--- START OF Supplied information ---

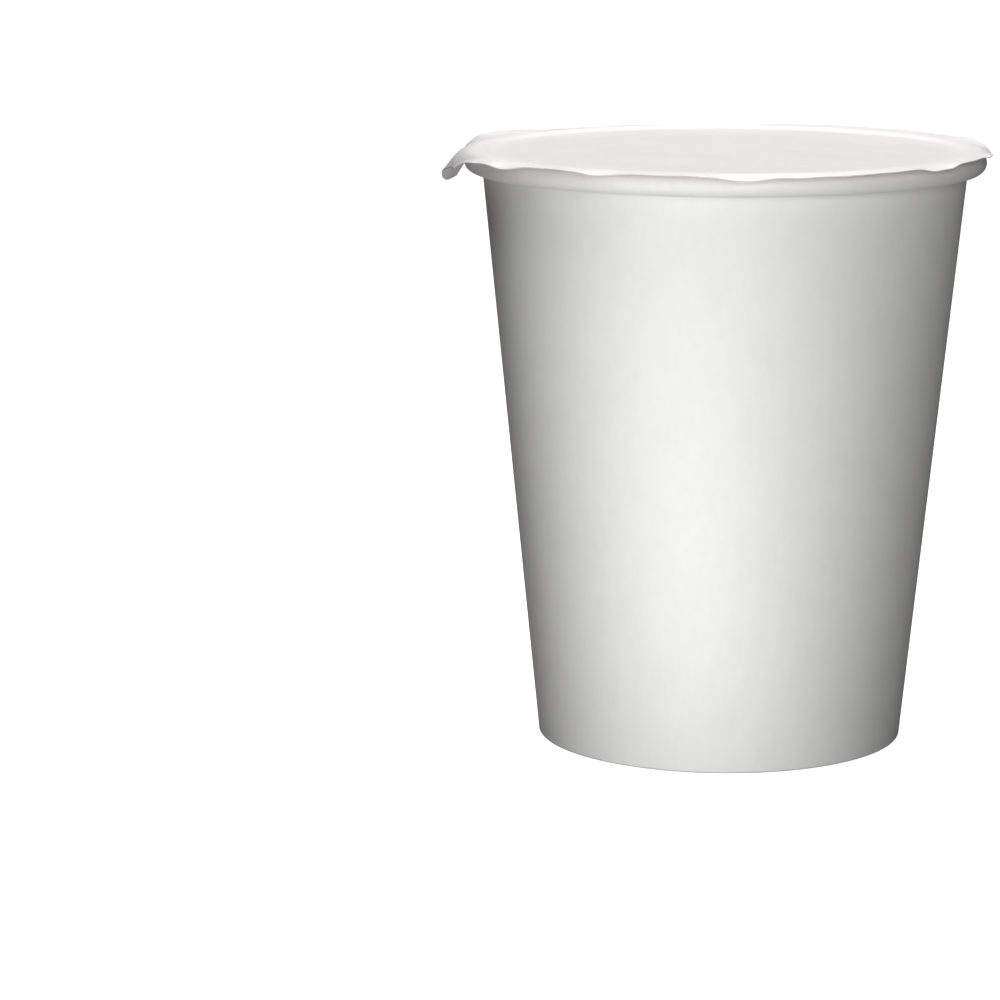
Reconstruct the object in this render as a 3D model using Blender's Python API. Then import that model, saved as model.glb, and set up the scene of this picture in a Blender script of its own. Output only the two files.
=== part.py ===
"""Paper treat cup, shut with a sealed membrane lid that ends in a bent pull tab.

Run with: blender --background --python part.py

The cup stands on its foot ring: the origin is on the cup's axis in the plane of
the floor, +Z is up, and the pull tab points along the -X +Y diagonal. The cup is
shut and can't be seen into, so its body is solid up to just below the membrane.

Sub-parts, each one closed solid:
    cup_body       tapered paper wall with its side seam, the rolled rim and the foot
    base_disc      the bottom disc, set up inside the foot
    lid_membrane   the round membrane with its free edge and its pull tab
"""

import math

import bmesh
import bpy

# Driving dimensions, in metres.
CUP_HEIGHT = 0.0915  # floor to the crown of the rolled rim
RIM_RADIUS = 0.0400  # outside of the rolled rim
NECK_RADIUS = 0.0372  # outside of the wall where it meets the rolled rim
FOOT_RADIUS = 0.02835  # outside of the wall at the floor

ROLL_HEIGHT = 0.0034  # height of the rolled rim
ROLL_WIDTH = 0.0031  # width of the rolled rim across its tube
FILL_DROP = 0.0009  # from the crown down to the flat that the membrane lies over

FOOT_THICKNESS = 0.0015  # wall, disc skirt and folded-in wall together
FOOT_FOLD_RADIUS = 0.00035  # rounding of the fold on the floor
RECESS_DEPTH = 0.0065  # floor to the underside of the bottom disc
DISC_THICKNESS = 0.0006
DISC_EDGE_RADIUS = 0.0004

SEAM_WIDTH = 0.0085  # overlap of the wall's two ends
SEAM_STEP = 0.00035  # thickness of the paper
SEAM_EDGE = 0.0002  # length over which the cut edge steps down
SEAM_FADE = 0.0020  # length over which the wall returns to round
SEAM_AZIMUTH = math.radians(65.0)

LID_RADIUS = 0.0424  # membrane, as cut, without its tab
LID_THICKNESS = 0.0003
LID_DISH = 0.0009  # how far the membrane sinks inside the rim
LID_DISH_RADIUS = 0.0355  # where the membrane starts to climb to the rim
LID_DROOP = 0.11  # slope of the free edge, in radians
LID_BEND_RADIUS = 0.0045  # bend over the rim, of the top face

TAB_AZIMUTH = math.radians(135.0)
TAB_REACH = 0.0476  # axis to the tip of the tab, laid flat
TAB_LOBE_RADIUS = 0.0172
TAB_BEND = 1.11  # slope of the bent tab, in radians
TAB_BEND_SPREAD = (0.22, 0.53)  # radians that the bend reaches, clockwise and counter-clockwise
TAB_BEND_POWER = 4.0  # how squarely the bend starts and ends along the rim
TAB_LIFT = 0.13  # how much flatter, in radians, the edge is just clockwise of the tab
TAB_LIFT_OFFSET = -0.32  # radians from the tab to that flatter edge
TAB_LIFT_SPREAD = 0.20

GAP = 0.0003  # left between pieces that touch

SEGMENTS = 72  # steps round the cup
ROLL_STEPS = 12
LID_SEGMENTS = 96
LID_FLANGE_STEPS = 6
TAB_FINE_REACH = 0.8  # radians from the tab within which each lid step is halved
FOLD_STEPS = 2  # steps in each quarter turn of the foot's folds
SHARP_ANGLE = math.radians(35.0)  # edges that turn more than this are shaded sharp

ROLL_CENTRE_RADIUS = RIM_RADIUS - ROLL_WIDTH / 2
ROLL_CENTRE_HEIGHT = CUP_HEIGHT - ROLL_HEIGHT / 2
LID_TOP = CUP_HEIGHT + GAP + LID_THICKNESS

# Colour, roughness and metallic value of each material.
CUP_PAPER = ("cup_paper", (0.86, 0.86, 0.85), 0.55, 0.0)
BASE_PAPER = ("base_paper", (0.84, 0.83, 0.81), 0.75, 0.0)
LID_FILM = ("lid_film", (0.88, 0.87, 0.86), 0.45, 0.0)


def wall_radius(height):
    """Outside radius of the tapered wall at a height above the floor."""
    neck_height = CUP_HEIGHT - ROLL_HEIGHT
    return FOOT_RADIUS + (NECK_RADIUS - FOOT_RADIUS) * height / neck_height


def smooth_step(value):
    """0 below 0, 1 above 1, and a smooth climb between them."""
    value = min(max(value, 0.0), 1.0)
    return value * value * (3.0 - 2.0 * value)


def wrapped(angle):
    """The same angle between -pi and pi."""
    return (angle + math.pi) % (2.0 * math.pi) - math.pi


def bell(value, spread, power=2.0):
    """1 at 0, falling away on both sides; a higher power makes a flatter top."""
    return math.exp(-(abs(value / spread) ** power))


def even_azimuths(count):
    """Equally spaced angles round the axis."""
    return [2.0 * math.pi * step / count for step in range(count)]


def material(settings):
    """A plain Principled BSDF material."""
    name, colour, roughness, metallic = settings
    new = bpy.data.materials.new(name)
    new.use_nodes = True
    shader = new.node_tree.nodes["Principled BSDF"]
    shader.inputs["Base Color"].default_value = (*colour, 1.0)
    shader.inputs["Roughness"].default_value = roughness
    shader.inputs["Metallic"].default_value = metallic
    return new


def solid_of_rings(name, rings, settings):
    """One closed solid skinned over rings of points.

    The rings run from the bottom of the axis, out over the surface and back to the
    axis at the top. The first and the last ring are single points on the axis, and
    the others all have the same number of points, counter-clockwise from above.
    """
    mesh = bmesh.new()
    start = mesh.verts.new(rings[0][0])
    end = mesh.verts.new(rings[-1][0])
    loops = [[mesh.verts.new(point) for point in ring] for ring in rings[1:-1]]
    count = len(loops[0])
    for here in range(count):
        after = (here + 1) % count
        mesh.faces.new((start, loops[0][after], loops[0][here]))
        mesh.faces.new((end, loops[-1][here], loops[-1][after]))
        for low, high in zip(loops, loops[1:]):
            mesh.faces.new((low[here], low[after], high[after], high[here]))
    bmesh.ops.recalc_face_normals(mesh, faces=mesh.faces)
    data = bpy.data.meshes.new(name)
    mesh.to_mesh(data)
    mesh.free()
    data.shade_smooth()
    data.set_sharp_from_angle(angle=SHARP_ANGLE)
    data.materials.append(material(settings))
    piece = bpy.data.objects.new(name, data)
    bpy.context.collection.objects.link(piece)
    return piece


def seam_azimuths():
    """Steps round the cup, with extra ones at the step and the fade of the seam."""
    half_width = SEAM_WIDTH / 2 / NECK_RADIUS
    fade = SEAM_FADE / NECK_RADIUS
    edge = SEAM_EDGE / NECK_RADIUS
    own = [SEAM_AZIMUTH + offset for offset in (-half_width - edge, -half_width, half_width, half_width + fade)]
    clear = half_width + 2.0 * fade
    others = [azimuth for azimuth in even_azimuths(SEGMENTS) if abs(wrapped(azimuth - SEAM_AZIMUTH)) > clear]
    return sorted(others + own)


def seam_height(azimuth):
    """How far the overlapped wall stands out at an angle: a sharp edge, then a fade."""
    offset = wrapped(azimuth - SEAM_AZIMUTH) * NECK_RADIUS
    if offset < -(SEAM_WIDTH + SEAM_EDGE) / 2:
        return 0.0
    return SEAM_STEP * (1.0 - smooth_step((offset - SEAM_WIDTH / 2) / SEAM_FADE))


def fold_arc(centre_radius, first_degrees):
    """Radius and height of a quarter turn of the folded foot, down to or up from the floor."""
    points = []
    for step in range(FOLD_STEPS + 1):
        turn = math.radians(first_degrees + 90.0 * step / FOLD_STEPS)
        radius = centre_radius + FOOT_FOLD_RADIUS * math.cos(turn)
        points.append((radius, FOOT_FOLD_RADIUS * (1.0 + math.sin(turn))))
    return points


def foot_profile():
    """Radius and height of the foot: recess wall, folds and the flat on the floor."""
    recess_edge = (wall_radius(RECESS_DEPTH) - FOOT_THICKNESS, RECESS_DEPTH + DISC_THICKNESS + GAP)
    inner_fold = fold_arc(FOOT_RADIUS - FOOT_THICKNESS + FOOT_FOLD_RADIUS, 180.0)
    outer_fold = fold_arc(FOOT_RADIUS - FOOT_FOLD_RADIUS, 270.0)
    return [recess_edge] + inner_fold + outer_fold


def rim_profile():
    """Radius and height of the rolled rim, from under its outside to its inside."""
    half_width = ROLL_WIDTH / 2
    half_height = ROLL_HEIGHT / 2
    first = -math.acos((NECK_RADIUS - ROLL_CENTRE_RADIUS) / half_width)
    last = math.pi - math.asin((half_height - FILL_DROP) / half_height)
    points = []
    for step in range(ROLL_STEPS + 1):
        turn = first + (last - first) * step / ROLL_STEPS
        radius = ROLL_CENTRE_RADIUS + half_width * math.cos(turn)
        points.append((radius, ROLL_CENTRE_HEIGHT + half_height * math.sin(turn)))
    return points


def make_cup_body():
    """Foot, tapered wall and rolled rim in one turned solid, with the side seam."""
    foot = foot_profile()
    profile = foot + rim_profile()
    azimuths = seam_azimuths()
    rings = [[(0.0, 0.0, foot[0][1])]]
    for index, (radius, height) in enumerate(profile):
        swell = 1.0 if index > len(foot) // 2 else 0.0
        ring = []
        for azimuth in azimuths:
            reach = radius + swell * seam_height(azimuth)
            ring.append((reach * math.cos(azimuth), reach * math.sin(azimuth), height))
        rings.append(ring)
    rings.append([(0.0, 0.0, profile[-1][1])])
    return solid_of_rings("cup_body", rings, CUP_PAPER)


def make_base_disc():
    """The bottom disc, with the rounded edge that it gets as it is pressed in."""
    outer = wall_radius(RECESS_DEPTH) - FOOT_THICKNESS - GAP
    bottom = RECESS_DEPTH
    top = RECESS_DEPTH + DISC_THICKNESS
    fold = DISC_EDGE_RADIUS
    cut = fold * (1.0 - math.cos(math.pi / 4.0))
    profile = [(outer - fold, bottom), (outer - cut, bottom + cut), (outer, bottom + fold), (outer, top)]
    rings = [[(0.0, 0.0, bottom)]]
    for radius, height in profile:
        rings.append([(radius * math.cos(a), radius * math.sin(a), height) for a in even_azimuths(SEGMENTS)])
    rings.append([(0.0, 0.0, top)])
    return solid_of_rings("base_disc", rings, BASE_PAPER)


def lid_reach(azimuth):
    """Axis to the cut edge of the flat membrane: a circle, and a lobe joined by tangents."""
    lobe_centre = TAB_REACH - TAB_LOBE_RADIUS
    offset = abs(wrapped(azimuth - TAB_AZIMUTH))
    tangent = math.acos((LID_RADIUS - TAB_LOBE_RADIUS) / lobe_centre)
    tangent_along = lobe_centre + TAB_LOBE_RADIUS * math.cos(tangent)
    lobe_half_angle = math.atan2(TAB_LOBE_RADIUS * math.sin(tangent), tangent_along)
    if offset >= tangent:
        return LID_RADIUS
    if offset >= lobe_half_angle:
        return LID_RADIUS / math.cos(tangent - offset)
    across = lobe_centre * math.sin(offset)
    return lobe_centre * math.cos(offset) + math.sqrt(TAB_LOBE_RADIUS ** 2 - across ** 2)


def lid_slope(azimuth):
    """Downward slope of the free edge at an angle: droop, bent tab and lifted edge."""
    offset = wrapped(azimuth - TAB_AZIMUTH)
    spread = TAB_BEND_SPREAD[0] if offset < 0.0 else TAB_BEND_SPREAD[1]
    bend = (TAB_BEND - LID_DROOP) * bell(offset, spread, TAB_BEND_POWER)
    return LID_DROOP + bend - TAB_LIFT * bell(offset - TAB_LIFT_OFFSET, TAB_LIFT_SPREAD)


def lid_point(flat_radius, azimuth, depth):
    """A point of the membrane, depth metres below its top face.

    flat_radius is measured on the flat membrane. Inside the rim the membrane is
    dished, and past the crown of the rim it bends over an arc and runs on straight.
    """
    crown = ROLL_CENTRE_RADIUS
    past = flat_radius - crown
    if past <= 0.0:
        climb = smooth_step((flat_radius - LID_DISH_RADIUS) / (crown - LID_DISH_RADIUS))
        radius = flat_radius
        height = LID_TOP - LID_DISH * (1.0 - climb) - depth
    else:
        slope = lid_slope(azimuth)
        arc = min(past / LID_BEND_RADIUS, abs(slope))
        straight = past - arc * LID_BEND_RADIUS
        drop = LID_BEND_RADIUS * (1.0 - math.cos(arc)) + straight * math.sin(arc)
        sign = math.copysign(1.0, slope)
        radius = crown + LID_BEND_RADIUS * math.sin(arc) + straight * math.cos(arc) - sign * depth * math.sin(arc)
        height = LID_TOP - sign * drop - depth * math.cos(arc)
    return (radius * math.cos(azimuth), radius * math.sin(azimuth), height)


def lid_azimuths():
    """Steps round the membrane, halved near the tab."""
    half_step = math.pi / LID_SEGMENTS
    angles = []
    for azimuth in even_azimuths(LID_SEGMENTS):
        angles.append(azimuth)
        if abs(wrapped(azimuth + half_step - TAB_AZIMUTH)) < TAB_FINE_REACH:
            angles.append(azimuth + half_step)
    return angles


def make_lid_membrane():
    """The membrane: dished inside the rim, sealed over it, with a free edge and a tab."""
    azimuths = lid_azimuths()
    crown = ROLL_CENTRE_RADIUS
    inside = [LID_DISH_RADIUS, (LID_DISH_RADIUS + crown) / 2]
    shares = [step / LID_FLANGE_STEPS for step in range(LID_FLANGE_STEPS + 1)]

    def face(depth):
        rings = [[lid_point(radius, azimuth, depth) for azimuth in azimuths] for radius in inside]
        for share in shares:
            rings.append([lid_point(crown + (lid_reach(a) - crown) * share, a, depth) for a in azimuths])
        return rings

    bottom = [[lid_point(0.0, 0.0, LID_THICKNESS)]] + face(LID_THICKNESS)
    top = face(0.0)[::-1] + [[lid_point(0.0, 0.0, 0.0)]]
    return solid_of_rings("lid_membrane", bottom + top, LID_FILM)


def main():
    for existing in list(bpy.data.objects):
        bpy.data.objects.remove(existing, do_unlink=True)
    make_cup_body()
    make_base_disc()
    make_lid_membrane()


main()
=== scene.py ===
"""Looks of the shut paper treat cup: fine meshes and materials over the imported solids.

The cup stands on the origin, +Z is up, and the pull tab points along the -X +Y
diagonal. All sizes are in metres and all angles in radians unless a name says degrees.
"""

import math

import bpy
import numpy as np
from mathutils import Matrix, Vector


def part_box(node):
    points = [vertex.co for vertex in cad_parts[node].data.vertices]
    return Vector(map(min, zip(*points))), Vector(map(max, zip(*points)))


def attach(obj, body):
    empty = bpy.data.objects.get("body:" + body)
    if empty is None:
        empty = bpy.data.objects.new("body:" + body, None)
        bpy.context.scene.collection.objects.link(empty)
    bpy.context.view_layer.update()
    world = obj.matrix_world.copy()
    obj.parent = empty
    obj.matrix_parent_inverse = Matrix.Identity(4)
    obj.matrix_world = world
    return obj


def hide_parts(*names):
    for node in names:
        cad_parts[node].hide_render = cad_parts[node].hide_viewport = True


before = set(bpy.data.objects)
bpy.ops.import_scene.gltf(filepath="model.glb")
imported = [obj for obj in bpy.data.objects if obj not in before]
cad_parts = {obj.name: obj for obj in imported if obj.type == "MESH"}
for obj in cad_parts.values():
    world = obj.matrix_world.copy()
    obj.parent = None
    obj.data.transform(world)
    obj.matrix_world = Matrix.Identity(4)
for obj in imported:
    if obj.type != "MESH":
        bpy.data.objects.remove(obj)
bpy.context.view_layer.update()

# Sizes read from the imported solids.
CUP_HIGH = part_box("cup_body")[1]
CUP_HEIGHT = CUP_HIGH.z  # floor to the crown of the rolled rim
RIM_RADIUS = CUP_HIGH.x
DISC_LOW, DISC_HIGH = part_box("base_disc")
RECESS_DEPTH = DISC_LOW.z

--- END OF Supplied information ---

Restate, word for word and with nothing added, the lines from the first line of the listing through the one where "Run with: blender" stands.

Response to this exercise —
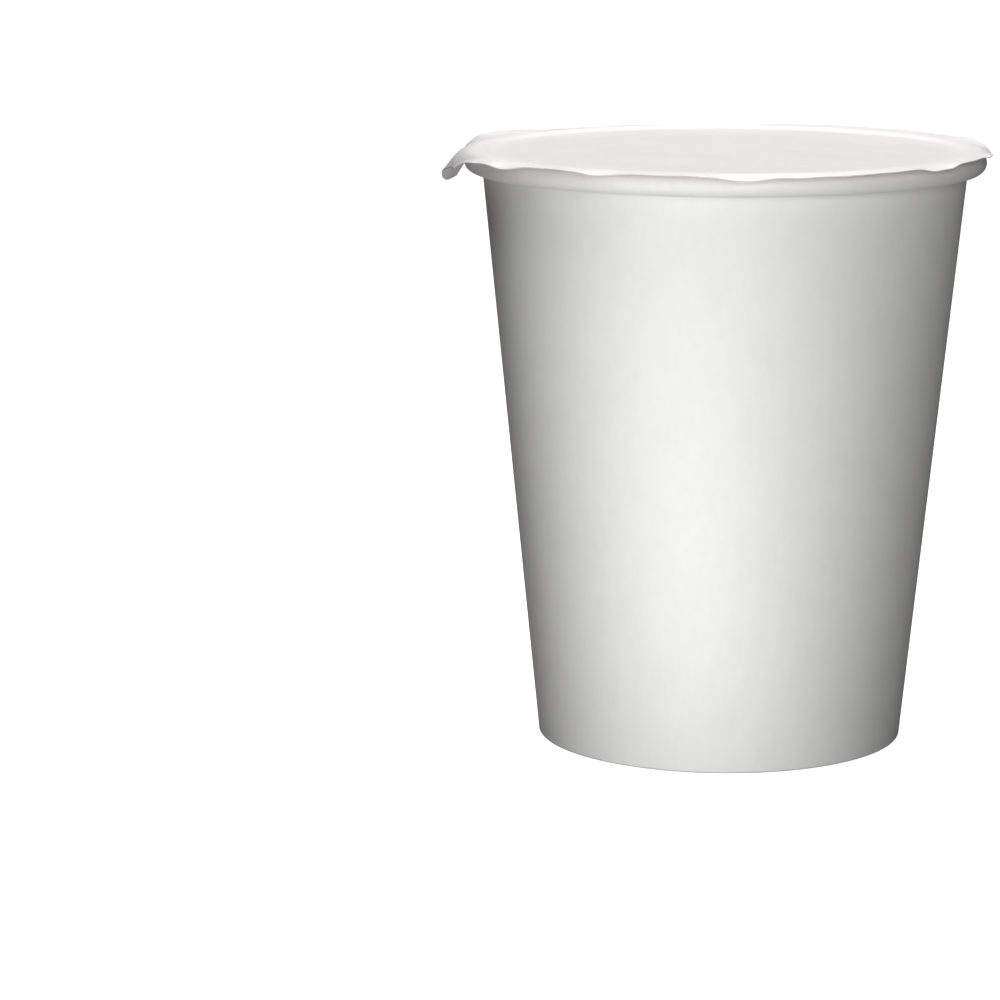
Reconstruct the object in this render as a 3D model using Blender's Python API. Then import that model, saved as model.glb, and set up the scene of this picture in a Blender script of its own. Output only the two files.
=== part.py ===
"""Paper treat cup, shut with a sealed membrane lid that ends in a bent pull tab.

Run with: blender --background --python part.py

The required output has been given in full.